Eva Marie Saint’ as journalist Louise Frederickson at Brands race

Old movie effects
In contract to some of the hypereal period detail action, there is one laughable effects shot.

Death as a spectacle in F1

“That’s what they come for – to see someone get killed” The movie makes explicit in several places that some of the audience for the sport at the time were mainly there to see death live. It really was this dangerous. These were the days when advertising billboards for Martini were more important than gravel traps and run off. Don’t bother trying to play ‘spot the seatbelt’ – there aren’t any.

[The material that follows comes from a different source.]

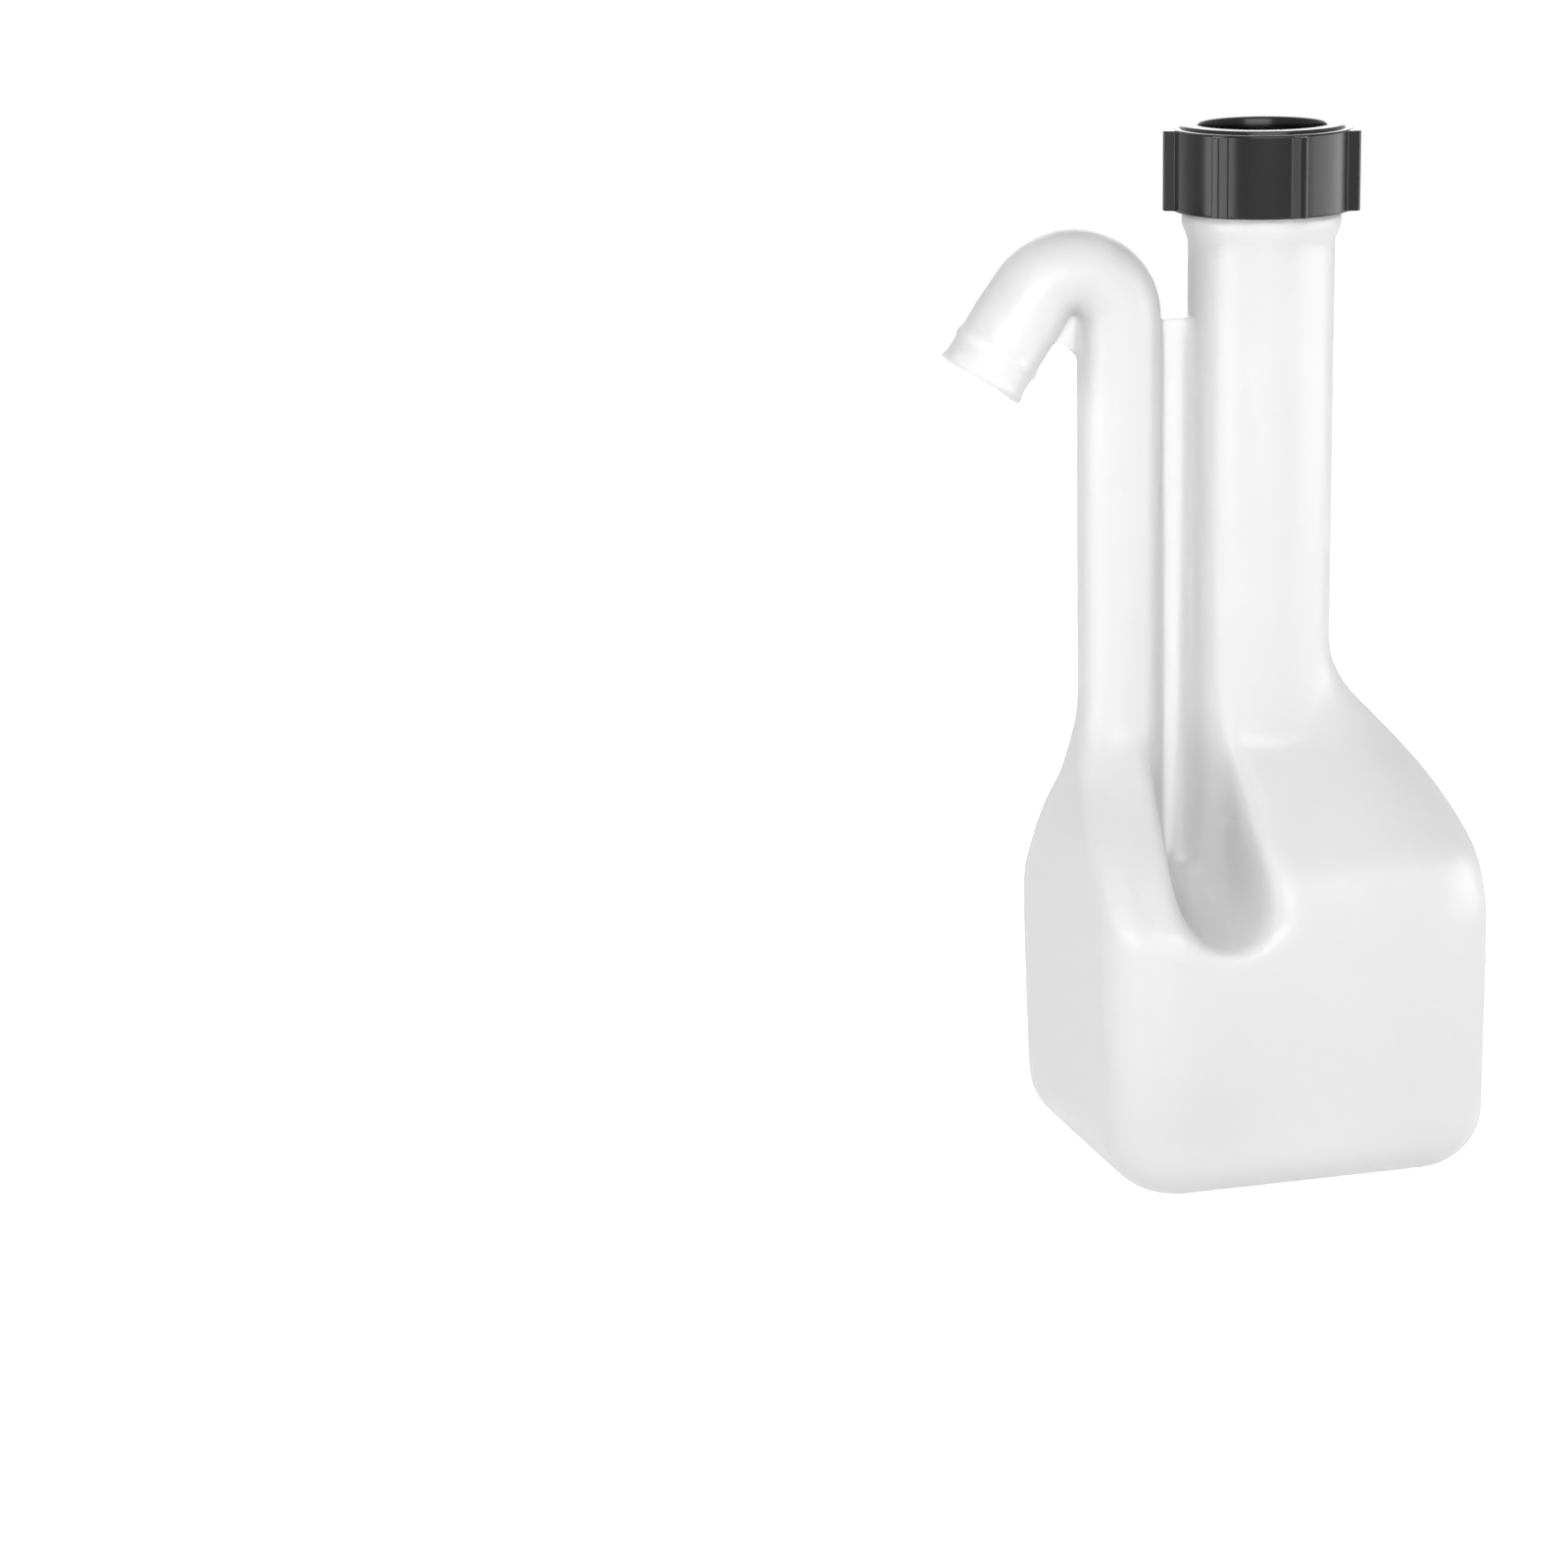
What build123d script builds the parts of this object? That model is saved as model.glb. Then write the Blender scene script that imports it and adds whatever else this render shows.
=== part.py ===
from build123d import *
from math import atan2, cos, pi, radians, sin, sqrt, tan
import os

os.makedirs("parts", exist_ok=True)

# Condensate trap: a blow-moulded bottle with a wide upright inlet neck, a slim
# outlet leg that rises beside it and turns over in a swan neck, and a black
# compression nut with a sealing ring on the inlet.
# All sizes are in mm. +Z is up, the neck's axis is the Z axis, the bottle
# stands on Z = 0 and the outlet is on the -X side.

# Wall of the moulding
wall = 1.8

# Bottle
bottle_left = 64.4
bottle_right = 61.8
bottle_depth = 114.0
corner_radius = 24.0
bottom_radius = 19.0
draft_angle = 0.5

# Shoulder: each side leaves its upright wall at a break, leans in at a slope and
# runs out, steeper, inside the leg or the neck; arcs round the crest and the
# blend. The front and back break lower on the leg's side than on the neck's
shoulder_start = 70.0
shoulder_top = 168.0
right_break = 112.6
right_slope = 46.0
right_run_out = 86.0
right_crest_radius = 80.0
right_blend_radius = 34.0
left_break = 112.0
left_slope = 80.0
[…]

One of the back stories in the plot is the phasing out of dangerous banking and the general danger in the sport. The film shows racing taking place on the banked oval section of the Autodromo Nazionale Monza in Italy, where even the F1 racers of the time refused to race (last F1 race to use this banking was Italian Grand Prix half a decade before).

Of the 32 drivers who participated or were seen in the film, five died in racing accidents in the next two years and another five in the following 10 years.

With the benefit of hindsight since 1966

We now know that the driver that the unbearable Stoddard character is based on went on to win 3 world championships, then retired early. Then he dedicated his life to improving the safety in the sport, making it something we can watch today alongside fellow enthusiasts – not ghouls.